>> BEGIN

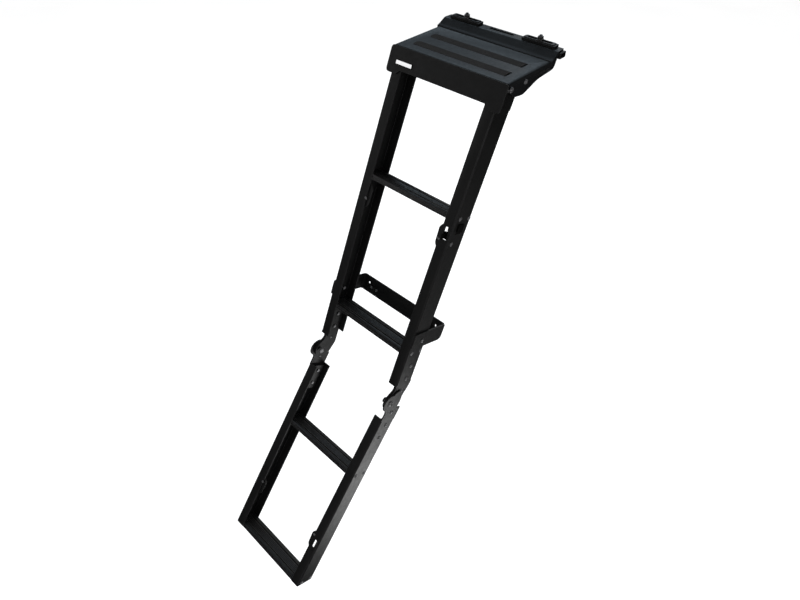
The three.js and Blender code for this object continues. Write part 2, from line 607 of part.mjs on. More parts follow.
upperFrame.add(named("latch_slide", latchSlide(), plastic));

LOWER_RUNG_STATIONS.forEach((s, index) => lowerFrame.add(named(`rung_${index + 3}`, rung(s), aluminium)));
sides.forEach(({ name, sign }) => {
  lowerFrame.add(named(`lower_rail_${name}`, lowerRail(sign), blackCoat));
  lowerFrame.add(named(`lower_hinge_plate_${name}`, lowerHingePlate(sign), blackCoat));
  lowerFrame.add(named(`lower_stow_tab_${name}`, stowTab(sign, LOWER_TAB), blackCoat));
  lowerFrame.add(named(`lower_stop_pin_${name}`, stopPin(sign, LOWER_STOP, LADDER_HALF_WIDTH - WALL - 0.5), steel));
  LOWER_RIVETS.forEach((rivet) =>
    lowerFrame.add(named(`lower_hinge_rivet_${rivet.name}_${name}`, hingeRivet(sign, rivet), steel)));
});
group.add(upperFrame, lowerFrame);

export default group;
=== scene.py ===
"""Looks of the folding tailgate step: fine bevelled metalwork, turned fasteners and materials.

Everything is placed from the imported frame, in metres: +Z up, -Y towards the person climbing.
"""
import json
import math

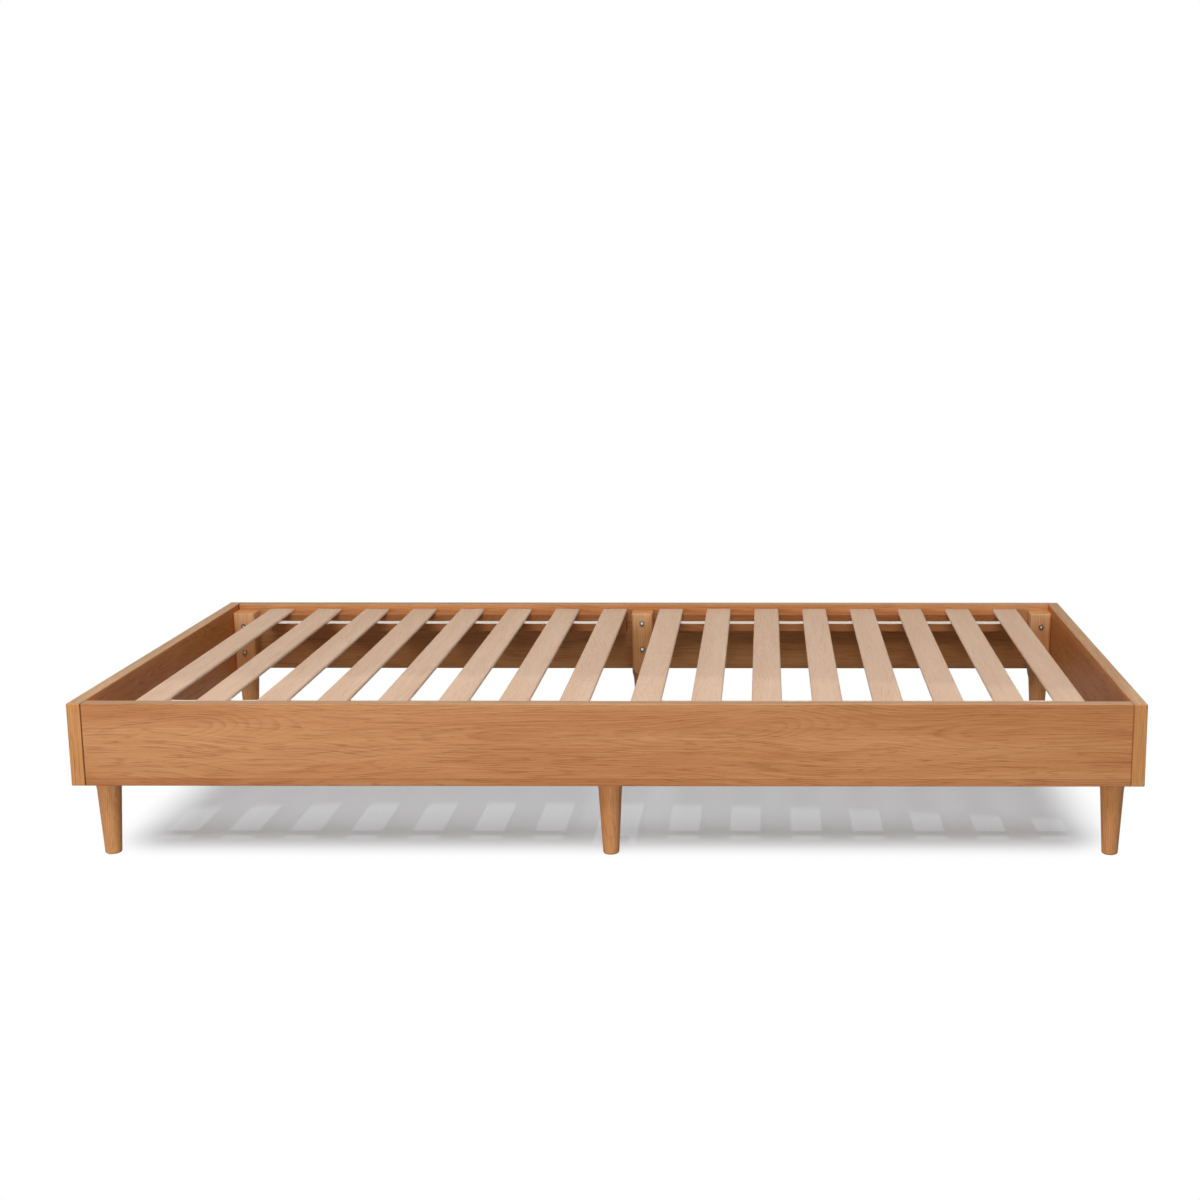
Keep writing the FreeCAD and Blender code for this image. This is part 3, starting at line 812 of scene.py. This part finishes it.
def build_paints(sizes: BedSizes) -> Paints:
    """Builds the shader groups once, and every material from them.

    Args:
        sizes: The bed's sizes.

    Returns:
        The materials by finish.
    """
    wood = wood_figure_group()
    metal = worn_metal_group()
    paints = {finish: finish.material(wood, sizes)
              for finish in (BOARD_VENEER, PANEL_VENEER, LEDGER_WOOD, SLAT_WOOD, LEG_WOOD)}
    for finish in (BOLT_STEEL, RAIL_BOLT_STEEL, SCREW_STEEL, STAPLE_STEEL, INSERT_BRASS):
        paints[finish] = finish.material(metal, sizes)
    paints[STRAP_WEAVE] = STRAP_WEAVE.material(flat_weave_group())
    return paints


# --- sub-assemblies


@dataclass
class PackedPieces:
    """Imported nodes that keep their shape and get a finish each."""

    nodes: dict[str, Object]
    paints: Paints
    finishes: ClassVar[dict[str, Finish]] = {}

    def dress_all(self) -> None:
        """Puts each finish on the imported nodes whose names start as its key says."""
        for start, finish in self.finishes.items():
            worn = [node for name, node in self.nodes.items() if name.startswith(start)]
            for node in worn:
                for slot in node.material_slots:
                    slot.material = self.paints[finish]
            LOG.info("dressed %d nodes %s in %s", len(worn), start, finish.name)


class Boards(PackedPieces):
    """The two side rails and the two end panels, with plain dowels in their corners."""

    finishes = {"side_rail": BOARD_VENEER, "end_panel": PANEL_VENEER, "corner_dowels": SLAT_WOOD}


class Legs(PackedPieces):
    """The six legs and the bolts and inserts that hold them to the boards."""

    finishes = {"leg_": LEG_WOOD, "rail_bolts": RAIL_BOLT_STEEL, "panel_bolts": BOLT_STEEL,
                "rail_inserts": INSERT_BRASS, "panel_inserts": INSERT_BRASS}


class Ledgers(PackedPieces):
    """The strips that carry the slat ends, and their screws."""

    finishes = {"ledger_front": LEDGER_WOOD, "ledger_back": LEDGER_WOOD, "ledger_screws": SCREW_STEEL}


class Slats(PackedPieces):
    """The sixteen slats of the two packs, each with its own cut of the same wood."""

    finishes = {"slat_": SLAT_WOOD}


class NodesModifier:
    """A Geometry Nodes tree with named inputs, run once for each piece to make a plain mesh."""

    def __init__(self, name: str, takes: dict[str, float | int | Sequence[float]]) -> None:
        """Starts the tree.

        Args:
            name: The tree's name.
            takes: Each input's name with its first value.
        """
        self.tree = bpy.data.node_groups.new(name, "GeometryNodeTree")
        self.bench = Bench(self.tree)
        kinds = {float: "Float", int: "Int"}
        for label, value in takes.items():
            kind = kinds.get(type(value), "Vector")
            socket = self.tree.interface.new_socket(label, in_out="INPUT", socket_type=f"NodeSocket{kind}")
            socket.default_value = value
        self.tree.interface.new_socket("Material", in_out="INPUT", socket_type="NodeSocketMaterial")
        self.tree.interface.new_socket("Geometry", in_out="OUTPUT", socket_type="NodeSocketGeometry")
        inputs = self.tree.nodes.new("NodeGroupInput")
        self.given = {label: inputs.outputs[label] for label in (*takes, "Material")}
        self.identifiers = {item.name: item.identifier for item in self.tree.interface.items_tree
                            if item.in_out == "INPUT"}

    def close(self, geometry: Socket) -> None:
        """Ends the tree: the shape gets smooth shading, real instances and the material."""
        smooth = self.bench.take("GeometryNodeSetShadeSmooth", geometry, None, True)
        real = self.bench.take("GeometryNodeRealizeInstances", smooth)
        done = self.bench.take("GeometryNodeSetMaterial", real, None, self.given["Material"])
        self.bench.feed(self.tree.nodes.new("NodeGroupOutput").inputs[0], done)

    def make(self, name: str, material: Material, **values: float | int | Sequence[float]) -> Object:
        """Runs the tree with its own values.

        Args:
            name: The new piece's name.
            material: The piece's material.
            values: Inputs by name.

        Returns:
            A plain mesh object.
        """
        carrier = bpy.data.objects.new(name + "_carrier", bpy.data.meshes.new(name))
        bpy.context.scene.collection.objects.link(carrier)
        modifier = carrier.modifiers.new("Nodes", "NODES")
        modifier.node_group = self.tree
        modifier[self.identifiers["Material"]] = material
        for label, value in values.items():
            modifier[self.identifiers[label]] = value
        shown = carrier.evaluated_get(bpy.context.evaluated_depsgraph_get())
        mesh = bpy.data.meshes.new_from_object(shown)
        mesh.name = name
        bpy.data.objects.remove(carrier)
        piece = bpy.data.objects.new(name, mesh)
        bpy.context.scene.collection.objects.link(piece)
        LOG.info("made %s with %d faces", name, len(mesh.polygons))
        return piece

    def section(self, width: Socket, height: Socket, radius: float, steps: int) -> Socket:
        """Returns a rectangle with rounded corners of so many steps, to sweep along a line."""
        corner = self.bench.take("GeometryNodeCurvePrimitiveQuadrilateral", width, height)
        rounded = self.bench.node("GeometryNodeFilletCurve", corner, mode="POLY")
        rounded.inputs["Radius"].default_value = radius
        rounded.inputs["Count"].default_value = steps
        return rounded.outputs[0]

    def sweep(self, line: Socket, outline: Socket) -> Socket:
        """Returns the solid that an outline sweeps along a line, with its ends capped."""
        body = self.bench.node("GeometryNodeCurveToMesh", line, outline)
        body.inputs["Fill Caps"].default_value = True
        return body.outputs[0]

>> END

*Your goal*
Repeat word for word the lines from the line with "LOWER_RUNG_STATIONS.forEach((s, index) =>" to the line with "sizes: The bed's sizes.", both lines included.

*Task output*
LOWER_RUNG_STATIONS.forEach((s, index) => lowerFrame.add(named(`rung_${index + 3}`, rung(s), aluminium)));
sides.forEach(({ name, sign }) => {
  lowerFrame.add(named(`lower_rail_${name}`, lowerRail(sign), blackCoat));
  lowerFrame.add(named(`lower_hinge_plate_${name}`, lowerHingePlate(sign), blackCoat));
  lowerFrame.add(named(`lower_stow_tab_${name}`, stowTab(sign, LOWER_TAB), blackCoat));
  lowerFrame.add(named(`lower_stop_pin_${name}`, stopPin(sign, LOWER_STOP, LADDER_HALF_WIDTH - WALL - 0.5), steel));
  LOWER_RIVETS.forEach((rivet) =>
    lowerFrame.add(named(`lower_hinge_rivet_${rivet.name}_${name}`, hingeRivet(sign, rivet), steel)));
});
group.add(upperFrame, lowerFrame);

export default group;
=== scene.py ===
"""Looks of the folding tailgate step: fine bevelled metalwork, turned fasteners and materials.

Everything is placed from the imported frame, in metres: +Z up, -Y towards the person climbing.
"""
import json
import math

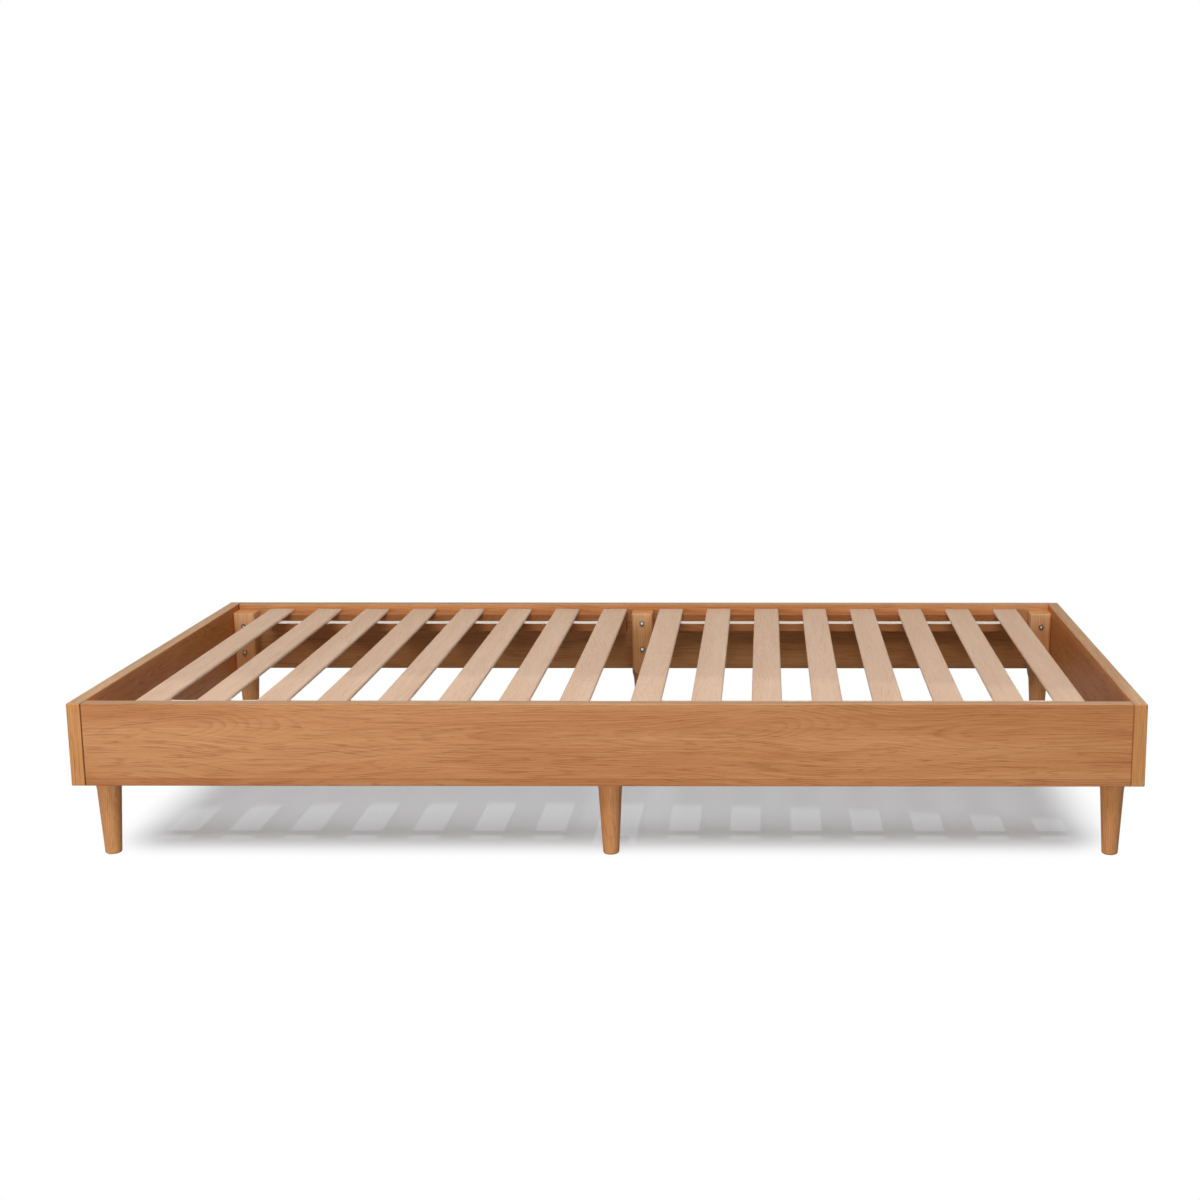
Keep writing the FreeCAD and Blender code for this image. This is part 3, starting at line 812 of scene.py. This part finishes it.
def build_paints(sizes: BedSizes) -> Paints:
    """Builds the shader groups once, and every material from them.

    Args:
        sizes: The bed's sizes.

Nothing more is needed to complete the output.